Even before hitting a single screen The Night has been making history. The film, directed by Kourosh Ahari, is the first U.S. produced movie to be granted a theatrical release license in Iran since the revolution. It’s also a great film to pave the way, as Ahari’s sophomore project is a masterful example of creating eerie tension. Beginning at a dinner party, The Night follows Iranian couple, Babak (Shahab Hosseini) and Neda (Niousha Noor), as they drive home with their infant daughter. After a near-miss, the exhausted couple decide to pull into a hotel for the night and quickly check into Hotel Normandie. The decision proves to be one they’ll soon come to regret however, as weird events start to happen. As time distorts and apparitions manifest, the young family find themselves fighting an unknown malevolent force, one that will stop at nothing to uncover the skeletons lurking in the couple’s past.
Similar stories may have been told over the years, but by shifting the story to a hotel setting somehow gives it a new lease on life. It’s important to note that the scares don’t come from the hotel’s appearance itself, it’s not the typical swooping Gothic mansion hidden in the stormy woods. It’s just a standard hotel located in the city and it looks like a place that most of us would stay in without a second thought. This is what makes it so insidiously creepy; Ahari twists a real-world location and alters the audience’s perception of what can be frightening. Interestingly, the actual filming location is a hotel that is rumoured to be haunted and so maybe there is something supernatural embedded in the film that is helping create this heavy air of dread.
Ahari continues to make the mundane unsettling by placing the simple task of getting a baby to sleep through the night at the centre of the story. Parents with young children will instantly identify with the task of getting a little one to bed, and will find some elements of the film particularly hard to cope with. The sleep deprivation that ensues when being made to stay up at night against your will is replicated wonderfully on screen, with Ahari generating that weird “out of time” sensation that creeps in as the night seems to become never-ending. As someone who currently has to get up occasionally in the night to check on a little one, I can confirm that The Night definitely sticks with you after watching and makes for some interesting bedroom night visits.
Unflinching in its intensity, The Night keeps the viewer firmly rooted to the edge of their seat.
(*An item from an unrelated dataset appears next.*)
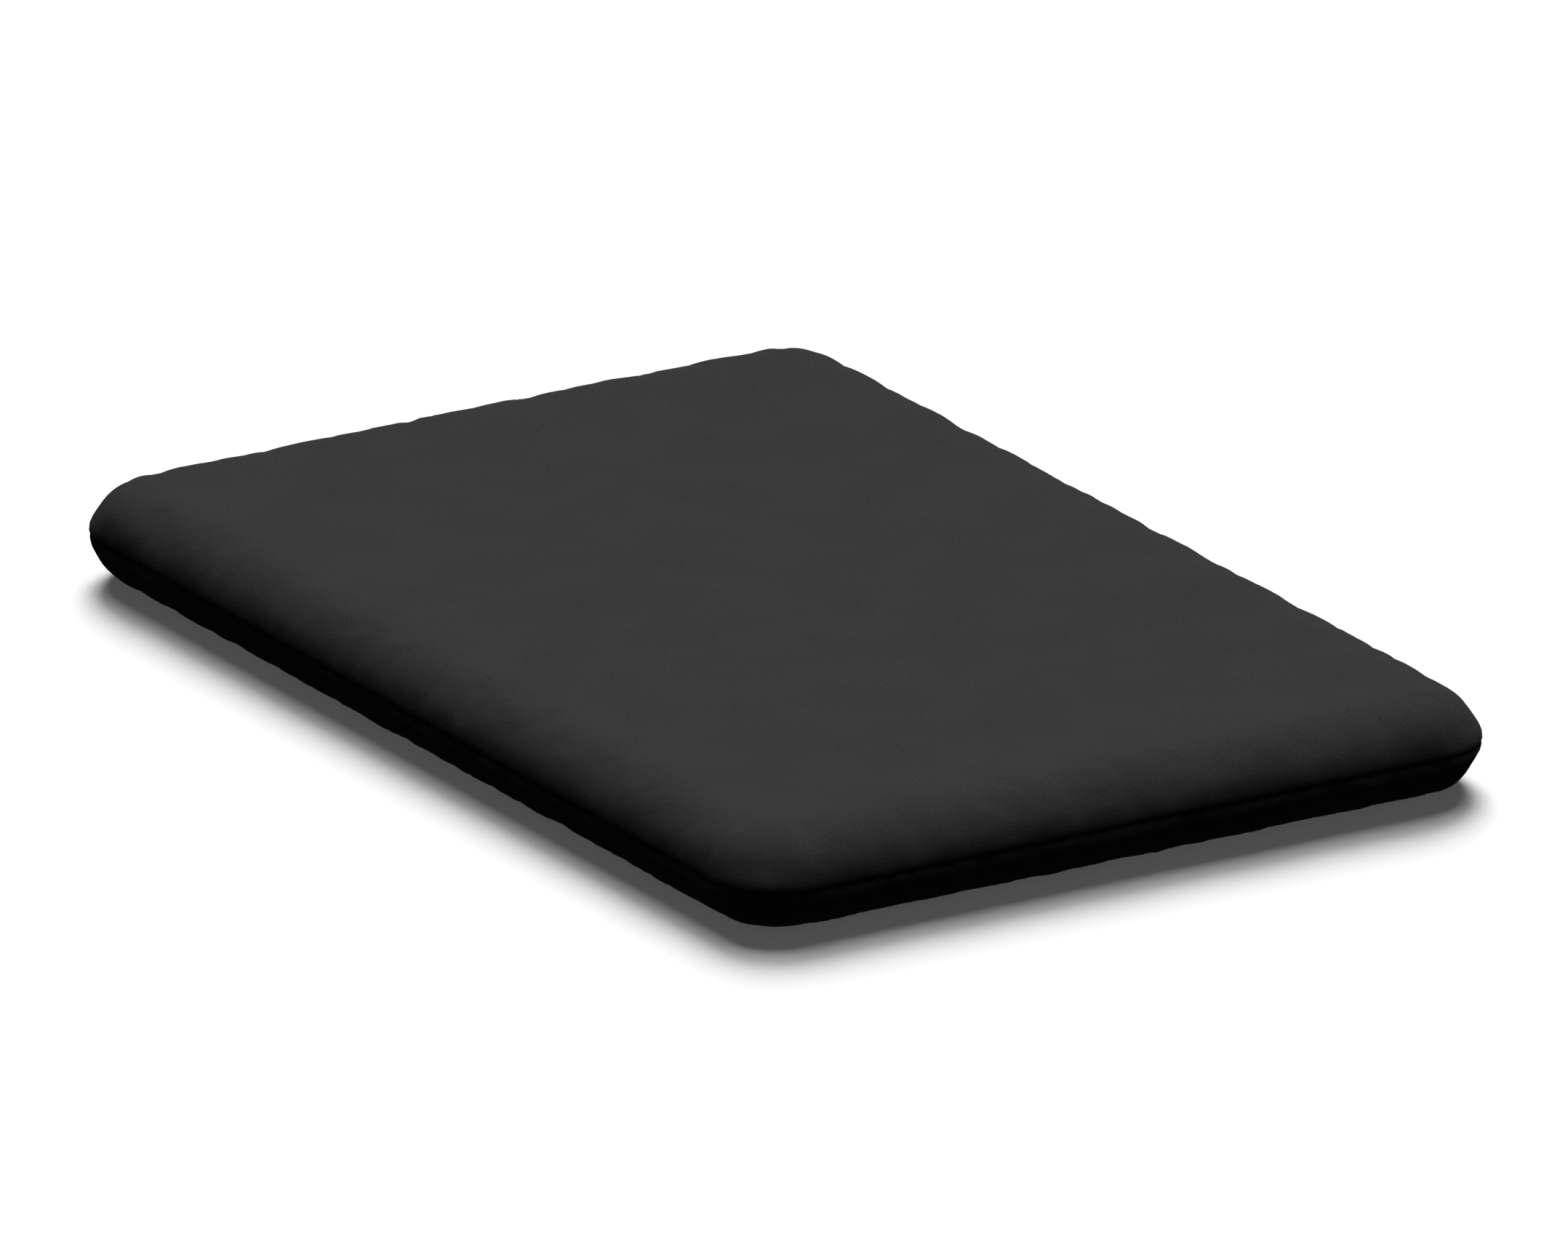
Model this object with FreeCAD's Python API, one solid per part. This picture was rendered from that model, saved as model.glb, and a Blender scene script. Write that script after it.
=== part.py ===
import FreeCAD, Part
import math
import os

from FreeCAD import Vector

# A futon mattress in a removable two-panel cover, lying flat.
# Millimetres. X runs along the long sides, Y from the front edge to the rear, Z up.
# The origin is on the underside, in the middle of the outline of the seam.
# The mattress folds along one line parallel to X, so everything soft is cut there:
# the seat half is in front of the line and the back half behind it.

# Outline of the closed cover
length = 2032.0
width = 1356.0
thickness = 156.0
seam_height = 74.0
top_roll = 100.0
top_corner = 20.0
bottom_roll = 60.0

# Fold
seat_depth = 560.0
fold_gap = 0.6

# Cloths and the room between them
cover_cloth = 1.4
seam_gap = 0.2
side_slack = 2.3
flat_room = 0.4
casing_cloth = 1.0
casing_panel_turn = 28.0

# Filling, as loose layers; the cotton core takes the height that is left
layer_gap = 0.2
felt = 16.0
foam = 25.0

# Tufting: twine drawn through everything inside, knotted on felt pads in small dimples
tuft_columns = 6
seat_tuft_rows = 2
back_tuft_rows = 3
dimple_radius = 36.0
dimple_depth = 10.0
pad_radius = 11.0
pad_thickness = 3.0
twine_radius = 1.0
needle_clearance = 0.4
knot_radius = 2.5

# Zip, set into the seam along the rear side
zip_end_room = 56.0
tape_width = 16.0
tape_cloth = 0.8
tape_gap = 0.2
coil_height = 2.6
coil_depth = 2.4
coil_split = 1.2
stop_length = 3.0
stop_over = 0.4

# Zip slider and its pull
slider_length = 11.0
slider_plate = 1.2
slider_flange = 0.8
slider_clearance = 0.5
slot_clearance = 1.0
neck_length = 5.0
neck_wall = 0.6
bridge_length = 7.0
bridge_wall = 0.9
bridge_width = 2.2
pull_length = 26.0
pull_width = 7.0
pull_wall = 1.2
pull_arm = 1.6
pull_bar_radius = 0.7

# Blank care label, laid against the casing behind the zip
label_width = 60.0
label_height = 36.0
label_cloth = 0.3

# Worked out from the sizes above
corner_radius = top_roll + top_corner
fold_y = seat_depth - width / 2
coil_low = coil_split / 2
stop_high = coil_low + coil_height
flange_low = stop_high + slider_clearance
slider_half = flange_low + slider_flange
slot_half = slider_half + slot_clearance
slider_room = tape_gap + tape_cloth + slider_clearance + slider_plate
casing_inset = cover_cloth + slider_room + side_slack
casing_drop = cover_cloth + flat_room
filling_inset = casing_inset + casing_cloth + layer_gap
filling_drop = casing_drop + casing_cloth + layer_gap
reach = length + width


def slab(x_range, y_range, z_range):
    """A rectangular block between two planes each way."""
    size = [high - low for low, high in (x_range, y_range, z_range)]
    return Part.makeBox(*size, Vector(x_range[0], y_range[0], z_range[0]))


def band(low, high):
    """Everything between two heights."""
    return slab((-reach, reach), (-reach, reach), (low, high))


def quarter(start, corner, end):
    """A quarter of an ellipse from start to end, tangent to the lines to the corner."""
    curve = Part.BezierCurve()
    curve.setPoles([start, corner, end])
    curve.setWeight(2, math.sqrt(0.5))
    return curve.toShape()


def edge_profile(inset, drop):
    """Half section of the rolled edge, from a corner's axis out to the seam."""
    radius = corner_radius - inset
    high = thickness - drop
    top_end = corner_radius - top_roll
    low_end = corner_radius - bottom_roll
    seam = Vector(radius, 0, seam_height)
    low = Vector(low_end, 0, drop)
    top = Vector(top_end, 0, high)
    edges = [
        Part.makeLine(Vector(0, 0, drop), low),
        quarter(low, Vector(radius, 0, drop), seam),
        quarter(seam, Vector(radius, 0, high), top),
        Part.makeLine(top, Vector(0, 0, high)),
        Part.makeLine(Vector(0, 0, high), Vector(0, 0, drop)),
    ]
    return Part.Face(Part.Wire(edges))


def cushion(inset, drop):
    """The stuffed shape, with its sides moved in by inset and its flats by drop."""
    core_x = length / 2 - corner_radius
    core_y = width / 2 - corner_radius
    pieces = [slab((-core_x, core_x), (-core_y, core_y), (drop, thickness - drop))]
    corners = [(core_x, -core_y), (core_x, core_y), (-core_x, core_y), (-core_x, -core_y)]
    runs = [2 * core_y, 2 * core_x, 2 * core_y, 2 * core_x]
    for turn, (corner, run) in enumerate(zip(corners, runs)):
        profile = edge_profile(inset, drop)
        profile.rotate(Vector(0, 0, 0), Vector(0, 0, 1), 90 * turn)
        profile.translate(Vector(corner[0], corner[1], 0))
        angle = math.radians(90 * turn + 90)
        pieces.append(profile.extrude(Vector(math.cos(angle), math.sin(angle), 0) * run))
        pieces.append(profile.revolve(Vector(corner[0], corner[1], 0), Vector(0, 0, 1), -90))
    return pieces[0].multiFuse(pieces[1:]).removeSplitter()


def shell(inset, drop, cloth):
    """Cloth of even thickness round the stuffed shape."""
    return cushion(inset, drop).cut(cushion(inset + cloth, drop + cloth))


def spread(low, high, count):
    """Places spaced evenly between two limits, with half a space at each end."""
    pitch = (high - low) / count
    return [low + pitch * (index + 0.5) for index in range(count)]


tuft_xs = spread(-length / 2, length / 2, tuft_columns)
tuft_ys = {
    "seat": spread(-width / 2, fold_y, seat_tuft_rows),
    "back": spread(fold_y, width / 2, back_tuft_rows),
}
tufts = [(x, y) for half in ("seat", "back") for y in tuft_ys[half] for x in tuft_xs]
bowl = (dimple_radius ** 2 + dimple_depth ** 2) / (2 * dimple_depth)
pad_lift = bowl - math.sqrt(bowl ** 2 - pad_radius ** 2) + layer_gap
pad_bottom = casing_drop + dimple_depth - pad_lift - pad_thickness
pad_top = thickness - pad_bottom


def at_tufts(shape, places):
    """A copy of the shape at each tuft."""
    return Part.makeCompound([shape.translated(Vector(x, y, 0)) for x, y in places])


def dimples(grow):
    """The round hollows that the twine pulls into both faces."""
    over = thickness - casing_drop - dimple_depth + bowl
    under = casing_drop + dimple_depth - bowl
    pair = [Part.makeSphere(bowl + grow, Vector(0, 0, z)) for z in (over, under)]
    return at_tufts(Part.makeCompound(pair), tufts)


def rod(radius, low, high):
    """An upright round bar on the Z axis."""
    return Part.makeCylinder(radius, high - low, Vector(0, 0, low))


halves = {
    "seat": slab((-reach, reach), (-reach, fold_y - fold_gap / 2), (-reach, reach)),
    "back": slab((-reach, reach), (fold_y + fold_gap / 2, reach), (-reach, reach)),
}
needle_holes = at_tufts(rod(twine_radius + needle_clearance, 0, thickness), tufts)

# Cover: two panels that meet at the seam, open along the rear for the zip
zip_end = length / 2 - corner_radius - zip_end_room
slot = slab((-zip_end, zip_end), (0, reach), (seam_height - slot_half, seam_height + slot_half))
cover = shell(0, 0, cover_cloth).cut(slot)
layers = {
    "cover_top_panel": cover.common(band(seam_height + seam_gap / 2, reach)),
    "cover_bottom_panel": cover.common(band(-reach, seam_height - seam_gap / 2)),
}

# Inner casing: a boxing strip round the sides, and a panel above and below it
boxing_top = thickness - casing_drop - casing_panel_turn
boxing_bottom = casing_drop + casing_panel_turn
casing = cushion(casing_inset, casing_drop).cut(dimples(0))
casing_inside = cushion(casing_inset + casing_cloth, casing_drop + casing_cloth)
casing = casing.cut(casing_inside.cut(dimples(casing_cloth)))
casing = casing.cut(needle_holes)
layers["casing_top_panel"] = casing.common(band(boxing_top + seam_gap / 2, reach))
boxing = band(boxing_bottom + seam_gap / 2, boxing_top - seam_gap / 2)
layers["casing_boxing"] = casing.common(boxing)
layers["casing_bottom_panel"] = casing.common(band(-reach, boxing_bottom - seam_gap / 2))

# Filling: cotton felt, foam, a cotton core, foam and cotton felt
filling = cushion(filling_inset, filling_drop).cut(dimples(casing_cloth + layer_gap))
filling = filling.cut(needle_holes)
outer_layers = [("outer_felt", felt), ("inner_felt", felt), ("foam", foam)]
below = filling_drop
above = thickness - filling_drop
for name, height in outer_layers:
    layers["bottom_" + name] = filling.common(band(below, below + height))
    layers["top_" + name] = filling.common(band(above - height, above))
    below += height + layer_gap
    above -= height + layer_gap
layers["cotton_core"] = filling.common(band(below, above))

nodes = {}
for name, shape in layers.items():
    for half, side in halves.items():
        nodes[name + "_" + half] = shape.common(side)

# Tufts: a felt pad on each side of the casing, and one twine with a knot at each end
pad_hole = rod(twine_radius + needle_clearance, 0, thickness)
top_pad = rod(pad_radius, pad_top - pad_thickness, pad_top).cut(pad_hole)
bottom_pad = rod(pad_radius, pad_bottom, pad_bottom + pad_thickness).cut(pad_hole)
twine = rod(twine_radius, pad_bottom - knot_radius, pad_top + knot_radius)
for knot in (pad_top + knot_radius, pad_bottom - knot_radius):
    twine = twine.fuse(Part.makeSphere(knot_radius, Vector(0, 0, knot)))
for half, ys in tuft_ys.items():
    places = [(x, y) for y in ys for x in tuft_xs]
    nodes["tuft_pads_top_" + half] = at_tufts(top_pad, places)
    nodes["tuft_pads_bottom_" + half] = at_tufts(bottom_pad, places)
    nodes["tuft_twines_" + half] = at_tufts(twine, places)

# Zip tapes behind the two edges of the slot, and a coil sewn along each tape
tape_inset = cover_cloth + tape_gap
tape_face = width / 2 - tape_inset
tape = shell(tape_inset, tape_inset, tape_cloth)
coil_end = zip_end - stop_length
coil_front = tape_face + coil_depth


def beside_seam(x_range, y_range, low, high, side):
    """A block that starts and ends at two distances above (+1) or below (-1) the seam."""
    z_range = sorted((seam_height + side * low, seam_height + side * high))
    return slab(x_range, y_range, z_range)


for name, side in (("upper", 1), ("lower", -1)):
    strip = beside_seam((-zip_end, zip_end), (0, reach), coil_low, coil_low + tape_width, side)
    nodes["zip_tape_" + name] = tape.common(strip)
    nodes["zip_coil_" + name] = beside_seam(
        (-coil_end, coil_end), (tape_face, coil_front), coil_low, coil_low + coil_height, side)

# Stops: one on each coil at the closed end, and one across both at the other end
stop_y = (tape_face, coil_front + stop_over)
stops = [beside_seam((coil_end, zip_end), stop_y, coil_low, stop_high, side) for side in (1, -1)]
stops.append(slab((-zip_end, -coil_end), stop_y, (seam_height - stop_high, seam_height + stop_high)))
nodes["zip_stops"] = Part.makeCompound(stops)

# Slider: an outer and an inner plate, side flanges round the coils, and a thin neck
slider_x = coil_end - slider_clearance - slider_length / 2
slider_ends = (slider_x - slider_length / 2, slider_x + slider_length / 2)
plate_in = coil_front + slider_clearance
plate_out = plate_in + slider_plate
inner_out = tape_face - tape_cloth - slider_clearance
inner_in = inner_out - slider_plate
slider_z = (seam_height - slider_half, seam_height + slider_half)
slider = slab(slider_ends, (plate_in, plate_out), slider_z)
slider = slider.fuse(slab(slider_ends, (inner_in, inner_out), slider_z))
for side in (1, -1):
    flange_y = (tape_face + slider_clearance, plate_in)
    slider = slider.fuse(beside_seam(slider_ends, flange_y, flange_low, slider_half, side))
neck = slab((slider_ends[1] - neck_length, slider_ends[1]), (inner_out, plate_in),
            (seam_height - neck_wall / 2, seam_height + neck_wall / 2))
slider = slider.fuse(neck)

# Bridge on the outer plate, with the pull's bar running under it
pivot_y = plate_out + slider_clearance + pull_bar_radius
bridge_high = pivot_y + pull_bar_radius + slider_clearance
bridge_x = (slider_x - bridge_length / 2, slider_x + bridge_length / 2)
bridge_z = (seam_height - bridge_width / 2, seam_height + bridge_width / 2)
bridge = slab(bridge_x, (plate_out, bridge_high + bridge_wall), bridge_z)
bridge = bridge.cut(slab((bridge_x[0] + bridge_wall, bridge_x[1] - bridge_wall),
                         (plate_out, bridge_high), bridge_z))
nodes["zip_slider"] = slider.fuse(bridge).removeSplitter()

# Pull: a flat tab lying back over the closed zip, with a window that clears the bridge
pull_half = pull_width / 2
window_x = (slider_x - bridge_length / 2 - 2 * pull_bar_radius, slider_x + pull_bar_radius)
pull_y = (pivot_y - pull_wall / 2, pivot_y + pull_wall / 2)
pull_z = (seam_height - pull_half, seam_height + pull_half)
window_z = (pull_z[0] + pull_arm, pull_z[1] - pull_arm)
pull = slab((slider_x - pull_length, slider_x), pull_y, pull_z)
pull = pull.cut(slab(window_x, pull_y, window_z))
bar = Part.makeCylinder(pull_bar_radius, pull_width, Vector(slider_x, pivot_y, pull_z[0]))
nodes["zip_pull"] = pull.fuse(bar)

# Care label, lying on the curve of the casing's rear side
label_out = layer_gap + label_cloth
label_x = (-zip_end / 2 - label_width / 2, -zip_end / 2 + label_width / 2)
label_z = (seam_height - label_height / 2, seam_height + label_height / 2)
label = shell(casing_inset - label_out, casing_drop - label_out, label_cloth)
nodes["care_label"] = label.common(slab(label_x, (0, reach), label_z))

os.makedirs("parts", exist_ok=True)
for name, shape in nodes.items():
    shape.exportStep("parts/" + name + ".step")
    print(name, len(shape.Solids), "solids", round(shape.Volume / 1e6, 4), "litres", shape.isValid())
print("slider travel", round(2 * coil_end - slider_length - 2 * slider_clearance, 2))
print("fold axis y", fold_y, "z", thickness, "pull pivot", slider_x, round(pivot_y, 3), seam_height)
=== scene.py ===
# %% [markdown]
# # A futon mattress in its cover
# A futon mattress is a stack of felt, foam and cotton, stitched into a plain inner casing and
# slipped into a zipped canvas cover. The measured design of it is already made: it says where
# every piece is, where the mattress folds, and how the zip runs. This lesson dresses that design
# as cloth, felt, foam and nylon. Everything is in metres, with Z up, X along the long sides and
# Y from the front edge to the rear, where the zip is.

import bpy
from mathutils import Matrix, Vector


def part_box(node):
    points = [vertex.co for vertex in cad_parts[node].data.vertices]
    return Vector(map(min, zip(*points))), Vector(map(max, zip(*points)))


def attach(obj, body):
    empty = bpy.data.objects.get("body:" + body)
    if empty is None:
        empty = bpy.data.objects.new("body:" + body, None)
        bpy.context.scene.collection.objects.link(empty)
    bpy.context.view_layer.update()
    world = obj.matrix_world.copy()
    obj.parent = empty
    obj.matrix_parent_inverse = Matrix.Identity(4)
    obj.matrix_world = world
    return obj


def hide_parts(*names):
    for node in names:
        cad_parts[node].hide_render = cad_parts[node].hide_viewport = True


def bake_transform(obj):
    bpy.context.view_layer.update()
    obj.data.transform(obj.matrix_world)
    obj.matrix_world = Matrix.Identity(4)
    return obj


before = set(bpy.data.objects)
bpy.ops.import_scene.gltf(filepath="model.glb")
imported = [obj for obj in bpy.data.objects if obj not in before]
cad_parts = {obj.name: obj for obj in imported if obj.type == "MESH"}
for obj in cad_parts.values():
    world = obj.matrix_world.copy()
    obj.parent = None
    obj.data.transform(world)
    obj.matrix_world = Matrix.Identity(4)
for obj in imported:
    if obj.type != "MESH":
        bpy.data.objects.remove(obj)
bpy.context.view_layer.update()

import math

import bmesh
import bpy
import numpy
from mathutils import Matrix, Vector, noise
from mathutils.bvhtree import BVHTree
from mathutils.kdtree import KDTree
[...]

A combination of cunning camerawork and clever edits have the tension bubbling from the opening moments. Ahari does an exceptional job at creating this tension and a sense of unease from practically nothing. This is a film that takes its time getting to the more conventional scares and yet the lead up is almost unbearable. A sequence as simple as getting up to comfort a restless baby is shrouded in creepy affectations and will have you reaching for the cushion. By building this uncomfortable atmosphere from the start, Ahari layers his film with varying shades of strange and scary, and the anxiety induced slowly intensifies. His hard work pays off as by the time spooky things actually start to occur, by which point the viewer is already in a state of distress.
Accompanying Ahari’s deviously put together visuals is a nerve-shredding score. The soundscape reflects the dead of night setting of the bulk of the story, remaining subdued and quiet for the most part. Every now and then though, a sudden set of strings screech out and pierce the heart with their unexpected timing. These instances aren’t just used in the common horror way of reinforcing a cheap jump-scare, here they highlight the emotional and mental state of our lead, Babak. As his mind begins to unravel, the score gets more disjointed and frenetic, and the strings take on a life of their own.
An interesting story played out in a relatable setting, The Night has a lot of clever ideas to work with. A film about secrets and their power to destroy those that keep them; Ahari offers a cerebral psychological horror that keeps the viewer guessing. Even the ending is left to audience interpretation and immediately encourages a repeat viewing to uncover elements that may have been missed the first time around. By leaning into a vague conclusion Ahari also allows the air of mystery that he has crafted to remain. The bubble of fear is often popped during a horror film’s finale as it shows too much of it’s hand, but here, by tightening the reins, Ahari allows that feeling to persevere.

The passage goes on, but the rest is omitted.